Die Rendite für 10-jährige US-Staatsanleihen setzte im August ihren Aufwärtstrend fort und stieg weiter über die Schätzung des fairen Wertes von CapitalSpectator.com, die auf dem Durchschnitt von drei Modellen beruht.
Es ist unklar, ob die mittlere Schätzung falsch ist oder ob der Markt eine längere Phase des irrationalen Überschwangs durchläuft. Vielleicht ist es ein bisschen von beidem. In jedem Fall ist die wachsende Differenz zwischen der Marktrendite und der Modellschätzung historisch betrachtet bemerkenswert.
Die Rendite der 10-jährigen Treasury lag im August einen ganzen Monat lang über 4,0 % und damit so hoch wie seit 2008 nicht mehr (schwarze Linie in der nachfolgenden Abbildung). Im Gegensatz dazu liegt die durchschnittliche Schätzung des fairen Wertes der drei Modelle unter 3 % (rote Linie)
Die Differenz zwischen der Marktrendite und der durchschnittlichen Schätzung für die drei Modelle stieg im vergangenen Monat auf 1,42 Prozentpunkte. Das ist ein leichter Anstieg gegenüber Juli und der höchste Wert seit 1994, wie die folgende Abbildung zeigt.
Spreads auf dem aktuellen Niveau oder höher sind nicht beispiellos, auch wenn wir eine so hohe Divergenz seit mehreren Jahrzehnten nicht mehr erlebt haben. Darüber hinaus können relativ hohe Spreads über mehrere Jahre hinweg bestehen bleiben. Doch wie das Spread-Diagramm zeigt, nähert sich der Marktkurs mit der Zeit immer mehr der durchschnittlichen Schätzung des fairen Wertes an und schießt nicht selten ins andere Extrem. Das Timing ist allerdings ungewiss.
Der Spread schwankt willkürlich um den Mittelwert, was bedeutet, dass sich extreme Schwankungen mit der Zeit "korrigieren" und dass die durchschnittliche Schätzung nützliche, wenn auch zeitlich nicht besonders präzise Informationen liefert. Daraus lassen sich einige Schlüsse aus dem aktuellen Missverhältnis zwischen Markt und fairem Wert ziehen.
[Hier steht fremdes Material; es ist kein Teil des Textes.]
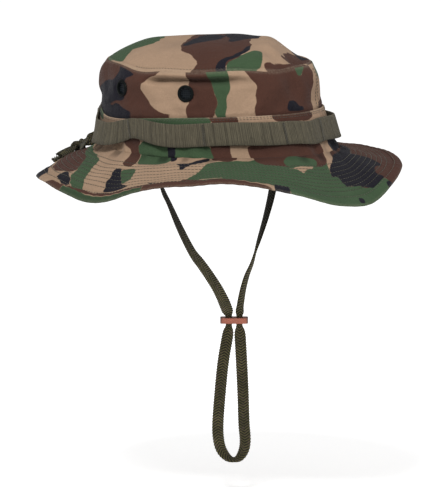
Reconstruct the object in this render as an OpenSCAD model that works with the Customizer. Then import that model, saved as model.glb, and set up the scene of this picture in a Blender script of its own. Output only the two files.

Erstens scheint die aktuelle Marktrendite eine relativ attraktive Gelegenheit für "Buy-and-hold"-Investoren zu bieten. Zweitens lässt der ungewöhnlich hohe Aufschlag der aktuellen Marktrendite gegenüber der durchschnittlichen Schätzung vermuten, dass weitere Steigungen der zehnjährigen Renditen auf Gegenwind stoßen werden.
Dabei muss man natürlich bedenken, dass sich der Markt länger irrational verhalten kann, als Sie liquide bleiben können. Fairerweise muss man sagen, dass eine andere Interpretation darin besteht, dass die Modellierung schlichtweg falsch ist und die Masse der Anleger zu Recht höhere Renditen einpreist, weil die wirtschaftlichen und/oder inflationären Bedingungen eine solche Preisgestaltung rechtfertigen.
Egal ob Teufel oder Beelzebub - ich vertrete nach wie vor die Ansicht, dass die Rendite der 10-jährigen Treasury ihren Höchststand erreicht hat bzw. kurz davor steht. Allerdings verkündet Capital Spectator das schon seit einigen Monaten, und der Markt ignoriert diese Ratschläge seit genauso langer Zeit. Die Hoffnung (und das Vertrauen in das Modell) stirbt zuletzt.